Student learning goals

Students will be introduced to concepts of positional power, when researchers and “travelers” encounter and construct knowledge about “others.”

Students will be introduced to basic concepts of anthropology—and the relationships of power embedded in any social science research.

Students will be introduced to the history of ideas about race.

Students will be introduced to ideas about the “consumption” of culture.

Students will be engaged in various communities around Seattle, working with and becoming acquainted with the experience of those who have “traveled” here.

Students will be introduced to the concepts and skills associated with research literacy. This course will introduce students to the process of retrieving information from a variety of sources, assist them in evaluating information and sources, and acquaint them with the organization of a research library.

General method of instruction

Lecture, discussion, film, field trips and small group work make up the bulk of our class time.

Recommended preparation

This is a 200 level course in IAS. Students qualified to enroll at this level are welcome!

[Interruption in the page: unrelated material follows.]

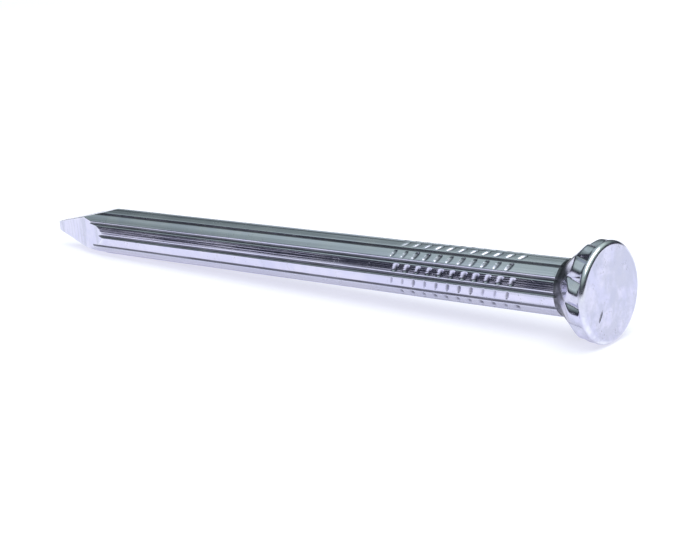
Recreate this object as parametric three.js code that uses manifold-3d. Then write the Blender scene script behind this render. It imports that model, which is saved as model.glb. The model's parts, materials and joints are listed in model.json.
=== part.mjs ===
// A fluted masonry nail, made as the real one is: a single piece of hardened steel wire with
// straight flutes rolled along the shank, rows of short slanting grip marks under the head,
// a pressed button head that is scalloped behind its smooth band, and a four-faced point.
//
// Millimetres, +Z up. The nail lies on a flat surface as it comes to rest, on the shoulder of
// its point and the smooth band of its head. The point looks towards -X and the head to +X.
// The origin is under the middle of the nail's bounding box, on that surface.

import * as THREE from "three";
import { mergeVertices } from "three/addons/utils/BufferGeometryUtils.js";
import Module from "manifold-3d";

// ---- Driving dimensions ----

const nailLength = 50; // from the tip to the struck face
const shankDiameter = 3.5; // across the lands

const fluteCount = 12;
const fluteWidth = 0.26; // mouth of one groove
const fluteDepth = 0.13;

const headDiameter = 6; // across the smooth band, and across the crests of the scallops
const headHeight = 2.6; // from the struck face to where the underside meets the shank
const headRim = 1.05; // upright part of the edge, its rounded corner included
const headBand = 0.5; // smooth part of the rim next to the struck face, with its corner
const headCorner = 0.3; // radius between the rim and the struck face
const scallopDepth = 0.2; // of the dips between the crests behind the smooth band

const pointLength = 7; // from the tip to where the middle of a face meets the shank
const tipWidth = 0.7; // across the blunt end of the point
const pointFaces = 4;

const gripOffset = 3.1; // from the head's underside to the first mark
const gripPitch = 0.88; // from one mark to the next along a land
const gripCount = 11; // marks in a row, with one row on every land
const gripWidth = 0.42; // mouth of one mark
const gripDepth = 0.14;
const gripSlant = THREE.MathUtils.degToRad(20); // how far a mark leans from square to the axis

const cornerSteps = 3; // straight steps that stand for the head's rounded corner
const scallopSteps = 4; // straight steps round one scallop of the head's edge
const weldDistance = 1e-5; // vertices closer than this become one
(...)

Class assignments and grading

Classroom participation, in-class writing assignments, reading journals, four formal writing assignments, and one formal presentation on the outcomes of a writing assignment are used to evaluate a student's contribution to the course.

A grading rubric is made available to students on the first day of class.


The information above is intended to be helpful in choosing courses. Because the instructor may further develop his/her plans for this course, its characteristics are subject to change without notice. In most cases, the official course syllabus will be distributed on the first day of class.